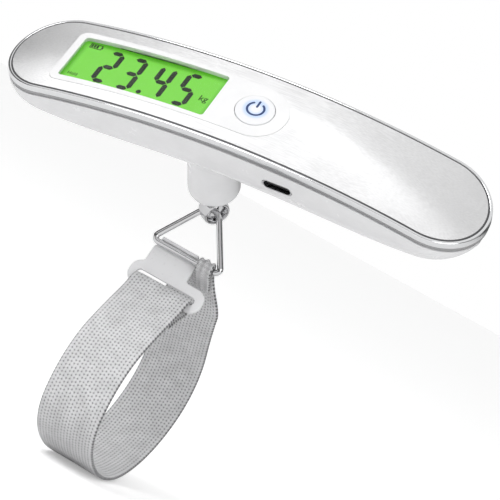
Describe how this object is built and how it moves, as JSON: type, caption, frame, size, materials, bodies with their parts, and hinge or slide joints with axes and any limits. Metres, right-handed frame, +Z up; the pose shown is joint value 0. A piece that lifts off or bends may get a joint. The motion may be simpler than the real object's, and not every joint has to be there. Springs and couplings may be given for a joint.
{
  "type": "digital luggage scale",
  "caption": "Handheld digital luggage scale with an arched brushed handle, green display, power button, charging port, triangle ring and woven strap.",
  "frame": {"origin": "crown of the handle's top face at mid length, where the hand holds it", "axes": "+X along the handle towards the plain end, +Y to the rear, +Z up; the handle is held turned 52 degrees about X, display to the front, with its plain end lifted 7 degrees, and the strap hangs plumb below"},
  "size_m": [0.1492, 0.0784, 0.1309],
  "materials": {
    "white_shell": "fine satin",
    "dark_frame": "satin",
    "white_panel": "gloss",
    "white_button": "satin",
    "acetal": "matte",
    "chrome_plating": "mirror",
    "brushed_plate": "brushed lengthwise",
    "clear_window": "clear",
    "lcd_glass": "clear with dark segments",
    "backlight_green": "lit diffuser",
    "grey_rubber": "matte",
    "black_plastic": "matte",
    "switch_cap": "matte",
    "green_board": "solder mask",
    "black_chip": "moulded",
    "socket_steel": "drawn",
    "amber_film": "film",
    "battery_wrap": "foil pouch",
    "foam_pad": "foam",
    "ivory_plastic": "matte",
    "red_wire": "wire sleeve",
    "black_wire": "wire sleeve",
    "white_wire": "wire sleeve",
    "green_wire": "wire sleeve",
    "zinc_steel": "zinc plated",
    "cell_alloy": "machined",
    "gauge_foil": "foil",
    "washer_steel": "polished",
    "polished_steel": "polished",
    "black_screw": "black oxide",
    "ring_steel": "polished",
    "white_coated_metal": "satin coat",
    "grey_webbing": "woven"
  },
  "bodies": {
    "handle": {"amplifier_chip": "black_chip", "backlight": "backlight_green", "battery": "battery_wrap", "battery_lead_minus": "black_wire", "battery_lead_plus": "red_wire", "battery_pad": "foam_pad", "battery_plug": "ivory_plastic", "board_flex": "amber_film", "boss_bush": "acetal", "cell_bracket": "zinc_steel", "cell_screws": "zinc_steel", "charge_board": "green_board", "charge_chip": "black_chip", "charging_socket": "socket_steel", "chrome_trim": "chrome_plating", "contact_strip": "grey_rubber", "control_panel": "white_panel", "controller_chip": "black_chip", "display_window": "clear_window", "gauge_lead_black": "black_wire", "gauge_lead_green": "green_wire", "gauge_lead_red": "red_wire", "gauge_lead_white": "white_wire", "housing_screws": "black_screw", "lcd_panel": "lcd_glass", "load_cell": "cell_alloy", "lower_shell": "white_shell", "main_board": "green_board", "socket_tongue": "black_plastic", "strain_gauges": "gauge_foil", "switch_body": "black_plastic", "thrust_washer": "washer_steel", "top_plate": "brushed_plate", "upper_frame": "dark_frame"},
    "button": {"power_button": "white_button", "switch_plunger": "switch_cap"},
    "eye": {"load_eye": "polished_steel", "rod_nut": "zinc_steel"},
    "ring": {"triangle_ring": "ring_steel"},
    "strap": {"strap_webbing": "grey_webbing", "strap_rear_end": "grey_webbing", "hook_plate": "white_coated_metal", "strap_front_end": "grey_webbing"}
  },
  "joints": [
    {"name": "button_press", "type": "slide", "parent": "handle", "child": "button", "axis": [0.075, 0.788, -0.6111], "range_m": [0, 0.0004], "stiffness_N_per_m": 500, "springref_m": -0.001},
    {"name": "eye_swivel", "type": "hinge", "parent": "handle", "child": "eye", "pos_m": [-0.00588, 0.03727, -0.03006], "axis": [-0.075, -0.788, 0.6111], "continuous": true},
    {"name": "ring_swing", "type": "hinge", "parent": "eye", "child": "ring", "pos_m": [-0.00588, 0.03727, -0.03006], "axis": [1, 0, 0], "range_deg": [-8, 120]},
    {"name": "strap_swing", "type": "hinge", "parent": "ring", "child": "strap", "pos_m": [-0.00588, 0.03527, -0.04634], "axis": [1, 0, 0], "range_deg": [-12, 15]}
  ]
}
---
* **Given request**:
Write the entire listing out again, word for word.

* **Solved exercise**:
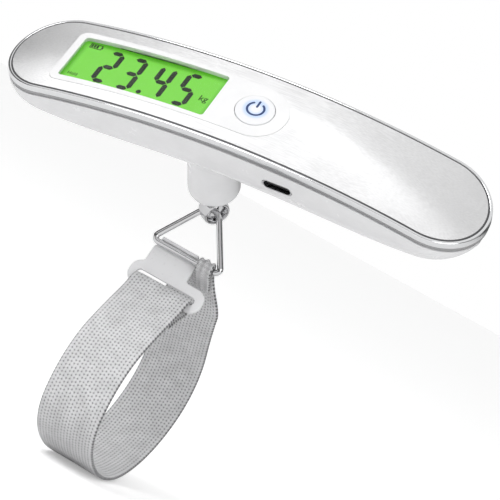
Describe how this object is built and how it moves, as JSON: type, caption, frame, size, materials, bodies with their parts, and hinge or slide joints with axes and any limits. Metres, right-handed frame, +Z up; the pose shown is joint value 0. A piece that lifts off or bends may get a joint. The motion may be simpler than the real object's, and not every joint has to be there. Springs and couplings may be given for a joint.
{
  "type": "digital luggage scale",
  "caption": "Handheld digital luggage scale with an arched brushed handle, green display, power button, charging port, triangle ring and woven strap.",
  "frame": {"origin": "crown of the handle's top face at mid length, where the hand holds it", "axes": "+X along the handle towards the plain end, +Y to the rear, +Z up; the handle is held turned 52 degrees about X, display to the front, with its plain end lifted 7 degrees, and the strap hangs plumb below"},
  "size_m": [0.1492, 0.0784, 0.1309],
  "materials": {
    "white_shell": "fine satin",
    "dark_frame": "satin",
    "white_panel": "gloss",
    "white_button": "satin",
    "acetal": "matte",
    "chrome_plating": "mirror",
    "brushed_plate": "brushed lengthwise",
    "clear_window": "clear",
    "lcd_glass": "clear with dark segments",
    "backlight_green": "lit diffuser",
    "grey_rubber": "matte",
    "black_plastic": "matte",
    "switch_cap": "matte",
    "green_board": "solder mask",
    "black_chip": "moulded",
    "socket_steel": "drawn",
    "amber_film": "film",
    "battery_wrap": "foil pouch",
    "foam_pad": "foam",
    "ivory_plastic": "matte",
    "red_wire": "wire sleeve",
    "black_wire": "wire sleeve",
    "white_wire": "wire sleeve",
    "green_wire": "wire sleeve",
    "zinc_steel": "zinc plated",
    "cell_alloy": "machined",
    "gauge_foil": "foil",
    "washer_steel": "polished",
    "polished_steel": "polished",
    "black_screw": "black oxide",
    "ring_steel": "polished",
    "white_coated_metal": "satin coat",
    "grey_webbing": "woven"
  },
  "bodies": {
    "handle": {"amplifier_chip": "black_chip", "backlight": "backlight_green", "battery": "battery_wrap", "battery_lead_minus": "black_wire", "battery_lead_plus": "red_wire", "battery_pad": "foam_pad", "battery_plug": "ivory_plastic", "board_flex": "amber_film", "boss_bush": "acetal", "cell_bracket": "zinc_steel", "cell_screws": "zinc_steel", "charge_board": "green_board", "charge_chip": "black_chip", "charging_socket": "socket_steel", "chrome_trim": "chrome_plating", "contact_strip": "grey_rubber", "control_panel": "white_panel", "controller_chip": "black_chip", "display_window": "clear_window", "gauge_lead_black": "black_wire", "gauge_lead_green": "green_wire", "gauge_lead_red": "red_wire", "gauge_lead_white": "white_wire", "housing_screws": "black_screw", "lcd_panel": "lcd_glass", "load_cell": "cell_alloy", "lower_shell": "white_shell", "main_board": "green_board", "socket_tongue": "black_plastic", "strain_gauges": "gauge_foil", "switch_body": "black_plastic", "thrust_washer": "washer_steel", "top_plate": "brushed_plate", "upper_frame": "dark_frame"},
    "button": {"power_button": "white_button", "switch_plunger": "switch_cap"},
    "eye": {"load_eye": "polished_steel", "rod_nut": "zinc_steel"},
    "ring": {"triangle_ring": "ring_steel"},
    "strap": {"strap_webbing": "grey_webbing", "strap_rear_end": "grey_webbing", "hook_plate": "white_coated_metal", "strap_front_end": "grey_webbing"}
  },
  "joints": [
    {"name": "button_press", "type": "slide", "parent": "handle", "child": "button", "axis": [0.075, 0.788, -0.6111], "range_m": [0, 0.0004], "stiffness_N_per_m": 500, "springref_m": -0.001},
    {"name": "eye_swivel", "type": "hinge", "parent": "handle", "child": "eye", "pos_m": [-0.00588, 0.03727, -0.03006], "axis": [-0.075, -0.788, 0.6111], "continuous": true},
    {"name": "ring_swing", "type": "hinge", "parent": "eye", "child": "ring", "pos_m": [-0.00588, 0.03727, -0.03006], "axis": [1, 0, 0], "range_deg": [-8, 120]},
    {"name": "strap_swing", "type": "hinge", "parent": "ring", "child": "strap", "pos_m": [-0.00588, 0.03527, -0.04634], "axis": [1, 0, 0], "range_deg": [-12, 15]}
  ]
}